→ Goal:
Using the data below, gather each line that includes the word "empty".

→ Listing:
◇ ◇ ◇ ◇ ◇

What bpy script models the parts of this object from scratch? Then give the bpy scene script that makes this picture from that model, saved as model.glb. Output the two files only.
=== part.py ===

◇ ◇ ◇ ◇ ◇

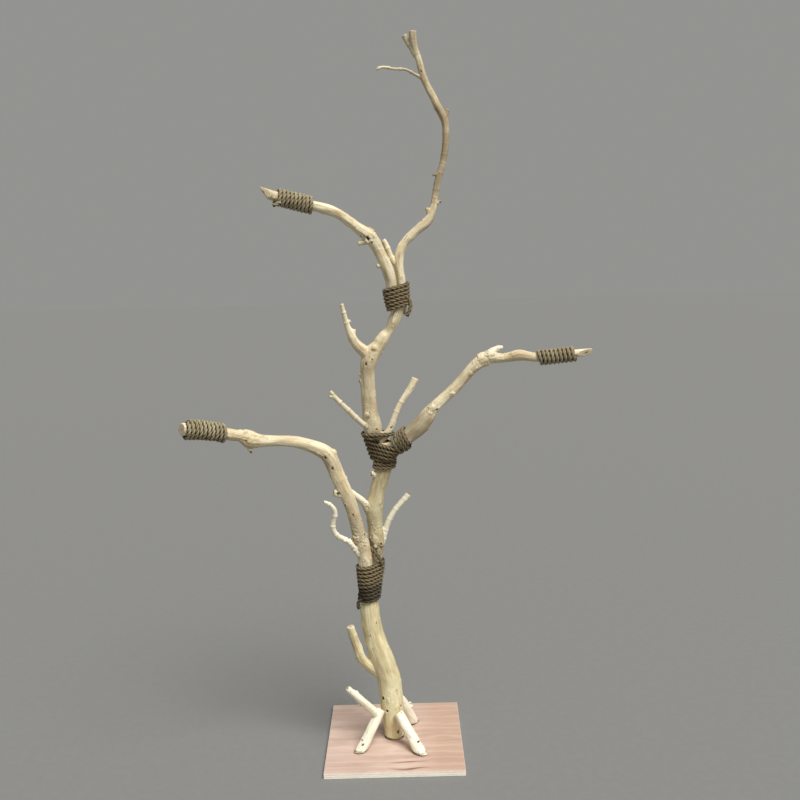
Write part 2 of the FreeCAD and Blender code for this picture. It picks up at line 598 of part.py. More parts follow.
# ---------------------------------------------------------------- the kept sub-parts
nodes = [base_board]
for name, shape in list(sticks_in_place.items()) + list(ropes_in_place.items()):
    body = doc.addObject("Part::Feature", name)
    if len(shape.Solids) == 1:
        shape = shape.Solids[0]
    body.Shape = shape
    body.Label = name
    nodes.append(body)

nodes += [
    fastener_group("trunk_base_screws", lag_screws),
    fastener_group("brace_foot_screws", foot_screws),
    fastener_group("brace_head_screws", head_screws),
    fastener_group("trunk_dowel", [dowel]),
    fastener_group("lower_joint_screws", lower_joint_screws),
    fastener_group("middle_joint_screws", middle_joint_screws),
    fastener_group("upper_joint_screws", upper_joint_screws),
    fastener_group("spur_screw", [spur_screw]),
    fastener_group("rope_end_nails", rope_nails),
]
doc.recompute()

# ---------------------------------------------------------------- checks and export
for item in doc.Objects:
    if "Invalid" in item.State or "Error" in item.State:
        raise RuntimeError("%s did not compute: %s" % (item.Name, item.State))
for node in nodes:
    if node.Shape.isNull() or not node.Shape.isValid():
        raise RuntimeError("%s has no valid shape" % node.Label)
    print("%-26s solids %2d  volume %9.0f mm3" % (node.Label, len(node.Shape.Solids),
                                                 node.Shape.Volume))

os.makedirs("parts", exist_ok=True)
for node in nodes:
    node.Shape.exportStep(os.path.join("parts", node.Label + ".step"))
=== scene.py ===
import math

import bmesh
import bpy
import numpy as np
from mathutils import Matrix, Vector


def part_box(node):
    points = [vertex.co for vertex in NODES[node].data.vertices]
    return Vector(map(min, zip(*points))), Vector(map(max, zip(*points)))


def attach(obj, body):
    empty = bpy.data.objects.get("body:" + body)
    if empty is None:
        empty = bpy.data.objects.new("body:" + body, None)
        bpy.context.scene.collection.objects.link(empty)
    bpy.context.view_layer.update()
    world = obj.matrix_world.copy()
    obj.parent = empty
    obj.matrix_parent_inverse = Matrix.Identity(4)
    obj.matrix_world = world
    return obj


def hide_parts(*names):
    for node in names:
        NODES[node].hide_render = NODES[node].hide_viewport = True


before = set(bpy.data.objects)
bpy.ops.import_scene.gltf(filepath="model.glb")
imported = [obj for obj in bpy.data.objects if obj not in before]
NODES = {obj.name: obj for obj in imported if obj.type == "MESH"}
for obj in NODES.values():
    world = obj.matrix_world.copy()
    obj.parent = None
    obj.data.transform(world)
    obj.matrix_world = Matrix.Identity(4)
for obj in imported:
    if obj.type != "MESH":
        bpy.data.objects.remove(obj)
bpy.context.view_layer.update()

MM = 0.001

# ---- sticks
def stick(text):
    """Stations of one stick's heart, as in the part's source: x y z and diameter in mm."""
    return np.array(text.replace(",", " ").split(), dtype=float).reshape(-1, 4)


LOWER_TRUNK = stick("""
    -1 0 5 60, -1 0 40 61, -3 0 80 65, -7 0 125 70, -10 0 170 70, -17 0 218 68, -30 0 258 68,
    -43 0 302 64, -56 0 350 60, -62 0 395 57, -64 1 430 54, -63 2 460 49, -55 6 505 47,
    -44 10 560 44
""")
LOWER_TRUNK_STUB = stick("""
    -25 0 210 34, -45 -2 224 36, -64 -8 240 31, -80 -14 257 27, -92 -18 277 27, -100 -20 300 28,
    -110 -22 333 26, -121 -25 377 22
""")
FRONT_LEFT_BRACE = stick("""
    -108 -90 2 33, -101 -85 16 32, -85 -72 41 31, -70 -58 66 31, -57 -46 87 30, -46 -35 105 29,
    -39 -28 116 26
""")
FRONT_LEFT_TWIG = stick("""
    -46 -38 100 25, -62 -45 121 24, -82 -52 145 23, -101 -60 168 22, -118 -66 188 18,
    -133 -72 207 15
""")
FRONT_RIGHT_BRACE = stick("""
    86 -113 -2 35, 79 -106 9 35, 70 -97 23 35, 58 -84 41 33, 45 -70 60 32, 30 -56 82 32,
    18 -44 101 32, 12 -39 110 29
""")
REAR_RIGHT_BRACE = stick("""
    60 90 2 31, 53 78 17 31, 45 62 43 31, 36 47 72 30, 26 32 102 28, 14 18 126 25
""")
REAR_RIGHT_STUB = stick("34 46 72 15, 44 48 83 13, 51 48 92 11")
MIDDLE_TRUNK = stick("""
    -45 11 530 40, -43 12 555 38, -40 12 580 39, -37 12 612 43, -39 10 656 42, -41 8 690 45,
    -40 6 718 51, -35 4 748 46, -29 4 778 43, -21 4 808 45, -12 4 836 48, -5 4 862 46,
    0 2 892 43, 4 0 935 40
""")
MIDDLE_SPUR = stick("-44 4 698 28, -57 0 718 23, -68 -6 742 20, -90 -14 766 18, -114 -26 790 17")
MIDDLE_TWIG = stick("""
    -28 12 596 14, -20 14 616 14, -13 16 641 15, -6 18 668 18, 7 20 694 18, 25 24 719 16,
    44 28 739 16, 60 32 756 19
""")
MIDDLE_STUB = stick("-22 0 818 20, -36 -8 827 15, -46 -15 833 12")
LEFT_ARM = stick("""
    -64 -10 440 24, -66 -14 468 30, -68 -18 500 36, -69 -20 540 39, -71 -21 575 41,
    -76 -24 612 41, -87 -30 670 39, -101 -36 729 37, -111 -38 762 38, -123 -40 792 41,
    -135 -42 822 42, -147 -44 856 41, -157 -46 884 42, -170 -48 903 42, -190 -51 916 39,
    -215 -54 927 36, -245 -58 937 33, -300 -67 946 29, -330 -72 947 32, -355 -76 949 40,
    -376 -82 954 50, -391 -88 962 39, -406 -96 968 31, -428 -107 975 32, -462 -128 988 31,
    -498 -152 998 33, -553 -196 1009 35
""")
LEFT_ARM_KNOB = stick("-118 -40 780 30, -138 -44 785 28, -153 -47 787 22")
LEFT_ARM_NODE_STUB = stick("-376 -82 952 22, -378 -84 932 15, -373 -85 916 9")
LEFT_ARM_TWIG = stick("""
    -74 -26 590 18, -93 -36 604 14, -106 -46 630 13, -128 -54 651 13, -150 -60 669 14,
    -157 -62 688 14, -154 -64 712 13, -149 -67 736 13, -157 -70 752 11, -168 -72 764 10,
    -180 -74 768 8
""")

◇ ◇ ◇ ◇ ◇

→ Response to this task:
    empty = bpy.data.objects.get("body:" + body)
    if empty is None:
        empty = bpy.data.objects.new("body:" + body, None)
        bpy.context.scene.collection.objects.link(empty)
    obj.parent = empty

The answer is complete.